Sa nouvelle façon de vivre a suscité un grand intérêt. Ces derniers temps, il a pu faire part de ses réflexions à 2500 étudiants venus du monde entier, explique Dituri. «Peut-être que ces étudiants embrasseront un jour la science et continueront le voyage», espère-t-il. A cela s'ajoutent des entretiens avec d'autres chercheurs et, depuis que le record du monde a été battu, de plus en plus de rendez-vous avec les médias.
Malgré sa vie loin de la civilisation, Dituri ne s'ennuie pas sous l'eau. Le scientifique consacre plusieurs heures par jour à son travail, tout en profitant de moments de solitude. Il se lève tous les matins à 5h, raconte-t-il. Ensuite, il s'entraîne avec des pompes et des exercices de gainage.
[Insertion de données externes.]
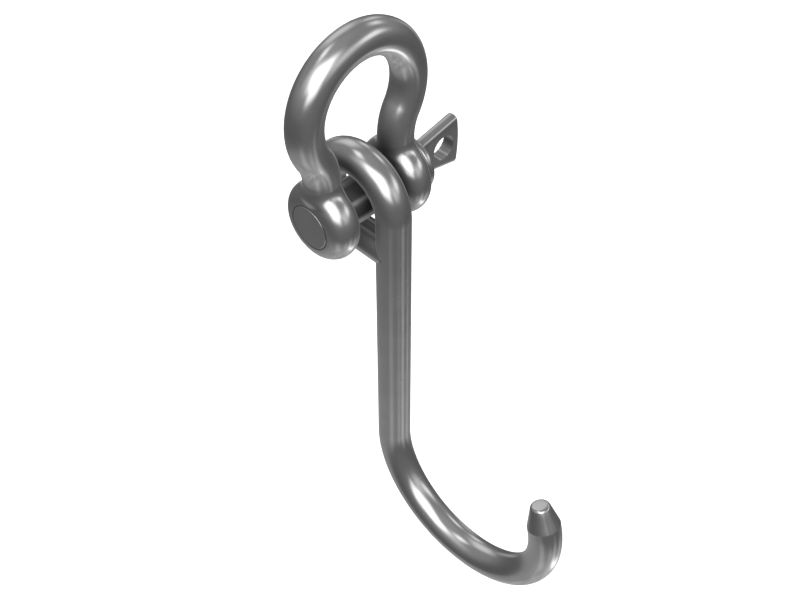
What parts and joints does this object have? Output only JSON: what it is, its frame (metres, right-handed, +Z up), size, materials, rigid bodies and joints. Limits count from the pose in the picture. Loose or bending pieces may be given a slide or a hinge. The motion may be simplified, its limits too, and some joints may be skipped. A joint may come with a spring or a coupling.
{
  "type": "meat hook",
  "caption": "Round-rod J hook with a closed eye, hung in a bow shackle. The hook swings on the shackle's screw pin, and the pin draws out by its flat pierced head.",
  "frame": {"origin": "inside top of the shackle's bow, the saddle that rides on a rail or ring", "axes": "+Z up, +Y along the pin towards its flat head, +X the way the hook opens"},
  "size_m": [0.0929, 0.0575, 0.1702],
  "materials": {
    "bow_steel": "polished forged stainless steel, neutral grey",
    "pin_steel": "polished forged stainless steel, neutral grey",
    "hook_steel": "polished stainless steel rod, fine lengthwise grain on the shank"
  },
  "bodies": {
    "shackle_bow": {"shackle_bow": "bow_steel"},
    "screw_pin": {"screw_pin": "pin_steel"},
    "hook": {"hook": "hook_steel"}
  },
  "joints": [
    {"name": "hook_swing", "type": "hinge", "parent": "shackle_bow", "child": "hook", "pos_m": [0, 0, -0.0422], "axis": [0, 1, 0], "range_deg": [-150, 180]},
    {"name": "pin_draw", "type": "slide", "parent": "shackle_bow", "child": "screw_pin", "axis": [0, 1, 0], "range_m": [0, 0.0365]}
  ]
}
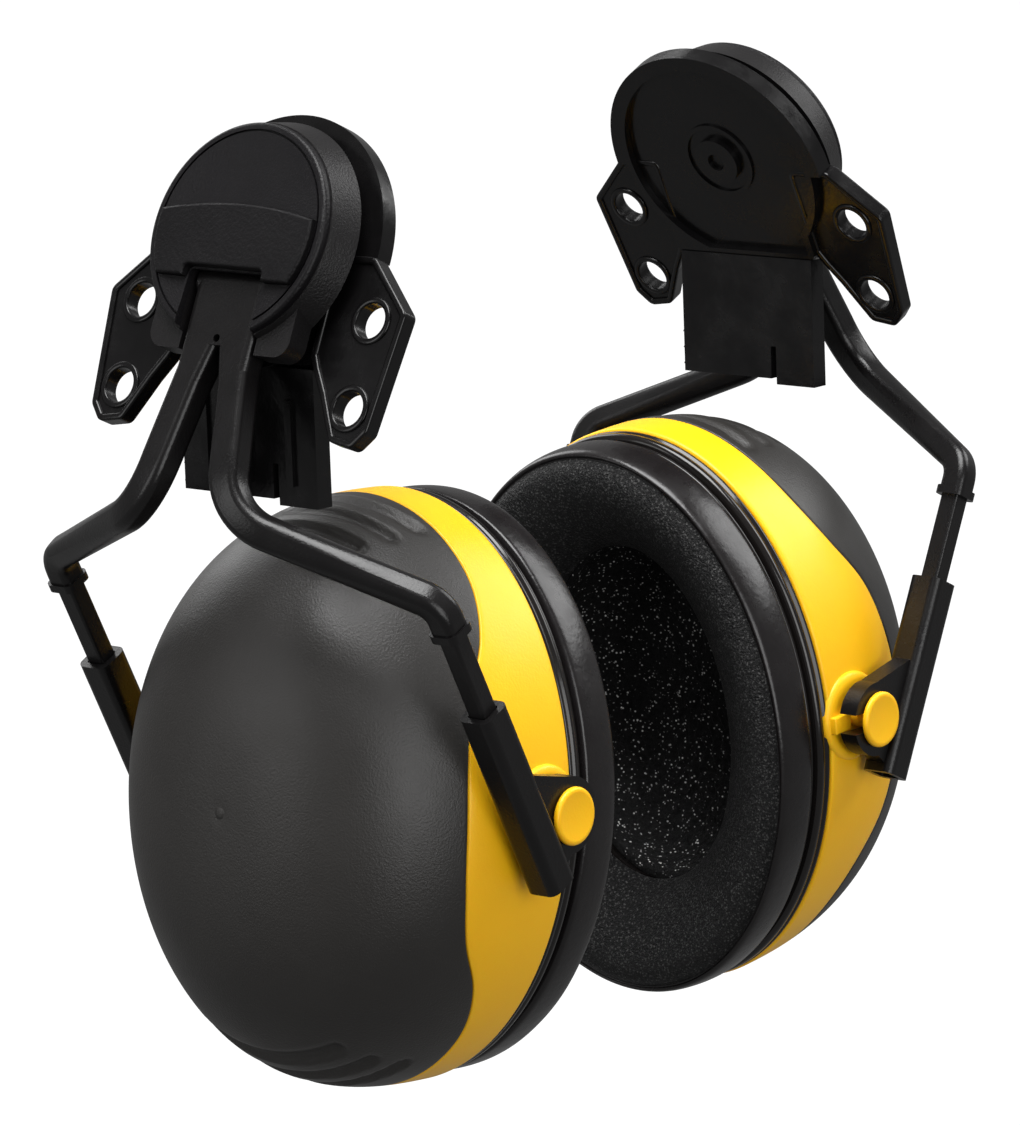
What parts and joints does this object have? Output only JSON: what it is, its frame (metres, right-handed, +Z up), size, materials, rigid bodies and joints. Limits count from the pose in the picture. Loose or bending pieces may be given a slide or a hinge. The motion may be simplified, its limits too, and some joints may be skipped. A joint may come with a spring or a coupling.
{
  "type": "helmet-mounted hearing protection earmuffs",
  "caption": "Pair of helmet-mounted earmuffs: slot adapters with winged plates, swivelling heads, forked arms, sliding clips and cushioned cups with a coloured band.",
  "frame": {"origin": "midway between the two swivel hub centres, on the middle plane of the head", "axes": "+X to the unit whose cup lies on the +X side, across the head; +Y towards the face; +Z up"},
  "size_m": [0.1762, 0.0932, 0.1709],
  "materials": {
    "adapter": "satin",
    "washer": "matte",
    "housing": "satin",
    "cap": "matte",
    "steel": "satin",
    "arm": "satin",
    "shell": "matte",
    "band": "satin",
    "ear_plate": "gloss",
    "cushion": "satin",
    "foam": "matte"
  },
  "bodies": {
    "adapters": {"left_adapter_plate": "adapter", "left_hub_pin": "adapter", "left_friction_washer": "washer", "right_adapter_plate": "adapter", "right_hub_pin": "adapter", "right_friction_washer": "washer"},
    "left_head": {"left_housing": "housing", "left_cap": "cap", "left_cap_panel": "cap", "left_tilt_pin": "steel", "left_press_spring": "steel"},
    "left_yoke": {"left_arm": "arm", "left_front_stem": "arm", "left_rear_stem": "arm"},
    "left_rear_slider": {"left_rear_clip": "arm"},
    "left_front_slider": {"left_front_clip": "arm"},
    "left_cup": {"left_cup_shell": "shell", "left_cup_band": "band", "left_front_stud": "band", "left_rear_stud": "band", "left_ear_plate": "ear_plate", "left_cushion_carrier": "ear_plate", "left_ear_cushion": "cushion", "left_foam_liner": "foam"},
    "right_head": {"right_housing": "housing", "right_cap": "cap", "right_cap_panel": "cap", "right_tilt_pin": "steel", "right_press_spring": "steel"},
    "right_yoke": {"right_arm": "arm", "right_front_stem": "arm", "right_rear_stem": "arm"},
    "right_rear_slider": {"right_rear_clip": "arm"},
    "right_front_slider": {"right_front_clip": "arm"},
    "right_cup": {"right_cup_shell": "shell", "right_cup_band": "band", "right_front_stud": "band", "right_rear_stud": "band", "right_ear_plate": "ear_plate", "right_cushion_carrier": "ear_plate", "right_ear_cushion": "cushion", "right_foam_liner": "foam"}
  },
  "joints": [
    {"name": "left_swivel", "type": "hinge", "parent": "adapters", "child": "left_head", "pos_m": [-0.0596, 0, 0], "axis": [-0.9063, 0, 0.4226], "range_deg": [-90, 90]},
    {"name": "left_swing", "type": "hinge", "parent": "left_head", "child": "left_yoke", "pos_m": [-0.07032, 0, -0.00548], "axis": [0, 1, 0], "range_deg": [0, 45]},
    {"name": "left_rear_slide", "type": "slide", "parent": "left_yoke", "child": "left_rear_slider", "axis": [-0.4415, 0, 0.8973], "range_m": [-0.014, 0.008]},
    {"name": "left_front_slide", "type": "slide", "parent": "left_yoke", "child": "left_front_slider", "axis": [-0.4415, 0, 0.8973], "range_m": [-0.014, 0.008]},
    {"name": "left_cup_tilt", "type": "hinge", "parent": "left_rear_slider", "child": "left_cup", "pos_m": [-0.04321, -0.0434, -0.09612], "axis": [0, 1, 0], "range_deg": [-15, 15]},
    {"name": "right_swivel", "type": "hinge", "parent": "adapters", "child": "right_head", "pos_m": [0.0596, 0, 0], "axis": [0.9063, 0, 0.4226], "range_deg": [-90, 90]},
    {"name": "right_swing", "type": "hinge", "parent": "right_head", "child": "right_yoke", "pos_m": [0.07032, 0, -0.00548], "axis": [0, -1, 0], "range_deg": [0, 45]},
    {"name": "right_rear_slide", "type": "slide", "parent": "right_yoke", "child": "right_rear_slider", "axis": [0.4415, 0, 0.8973], "range_m": [-0.014, 0.008]},
    {"name": "right_front_slide", "type": "slide", "parent": "right_yoke", "child": "right_front_slider", "axis": [0.4415, 0, 0.8973], "range_m": [-0.014, 0.008]},
    {"name": "right_cup_tilt", "type": "hinge", "parent": "right_rear_slider", "child": "right_cup", "pos_m": [0.04321, -0.0434, -0.09612], "axis": [0, -1, 0], "range_deg": [-15, 15]}
  ],
  "couplings": [
    {"joint": "left_front_slide", "follows": "left_rear_slide", "ratio": 1},
    {"joint": "right_front_slide", "follows": "right_rear_slide", "ratio": 1}
  ]
}
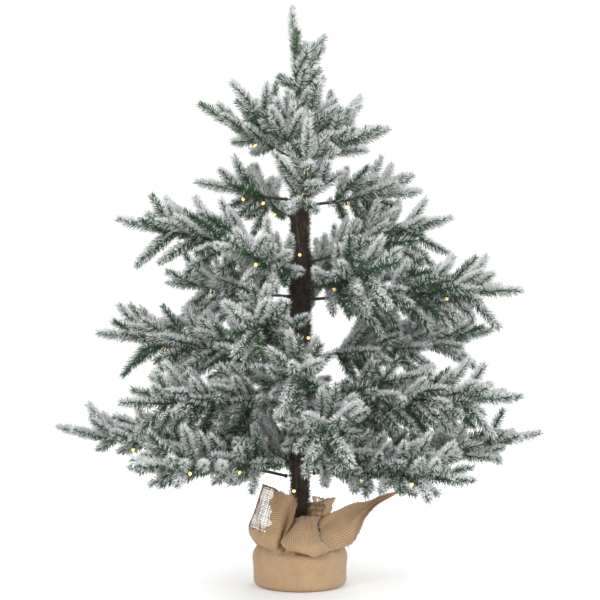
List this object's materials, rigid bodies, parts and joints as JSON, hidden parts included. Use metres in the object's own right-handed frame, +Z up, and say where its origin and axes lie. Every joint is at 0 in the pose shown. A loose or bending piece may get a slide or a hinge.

A midi et le soir, il se prépare un repas riche en protéines dans son micro-ondes, comme du saumon ou des œufs.
Ce nouveau style de vie lui plaît. Il aime vivre sous l'eau, explique-t-il au Guardian. Cependant, il admet qu'il lui est parfois difficile de voir ses proches uniquement par le biais d'appels vidéo. «Le contact physique avec mes amis et ma famille me manque», raconte-t-il. Il a notamment manqué la remise du diplôme universitaire de sa fille.
Hormis cela, le chercheur n'a pas l'ennui de la surface. A une exception notable: le soleil. «C'est ce qui me manque le plus», dit Dituri. «Normalement, je vais à la salle de sport à 5 heures du matin et je regarde le lever du soleil». Impossible sous l'eau.